My tires rolled on to the Golden Gate Bridge. The calm I had felt writing about this in my morning pages was gone. I was incredulous. Swearing. Shrieking, “Are you telling me you want a divorce?” And “You’ll be sorry. One day someone will consider himself lucky to be with me.”
When we arrived at our friend’s home I told him not to talk to me. I locked myself in the bedroom, called my friend Kevin, and told him I felt like drinking.
“Of course you do, Pearlie Pants. But you don’t have to. You can do divorce better than most people do marriage. And you can do it with grace and dignity,” he said.
I told him it appeared Rabbinical school had found me.
Nine months have passed since that day. I am free to pursue that Rabbinical calling, and yet, I have lost all desire. Seems it was lifted from me. I trust if it really is my path, it will find me again – eventually.
I did recover a sense of integrity that week. With friends and within my marriage. We could no longer lie to one another about our marriage. It’s little wonder I’m feeling anxious about approaching it again.

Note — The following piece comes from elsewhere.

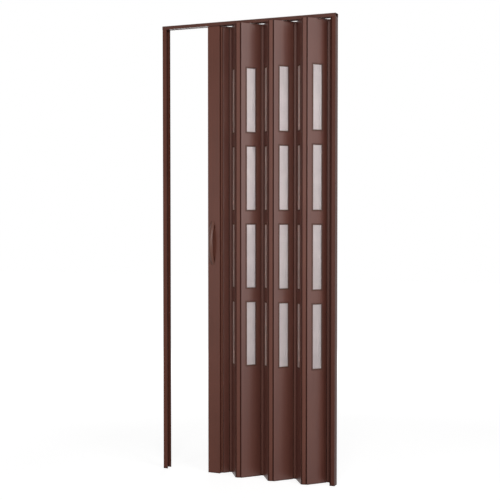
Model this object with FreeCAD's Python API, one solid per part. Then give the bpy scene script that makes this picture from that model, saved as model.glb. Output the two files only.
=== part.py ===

And then there’s Week 4’s suggested “fast” from reading.
Last time, my personal fasting rules included all media, most specifically Facebook. Posting and checking email allowed. But no trolling. Or as my friend Mimi says, “No consumption.” Same rules apply this time.
I fear “losing touch” in that easy, distanced way that social media allows. That allows me to believe I am connected, when really I know only a piece of you and you of me. I fear having to continue to look inside my life rather than inside of yours. Tthat old adoption fear, that I will be forgotten, pokes at me. And I am challenged to see what and who is there when I “return.”
Of the suggested fast, Cameron, author of The Artist’s Way, writes, “For most blocked creatives, reading is an addiction. We gobble the words of others rather than digest our own thoughts and feelings, rather than cook up something of our own.”
I’m tying on my apron. It might get messy in the kitchen.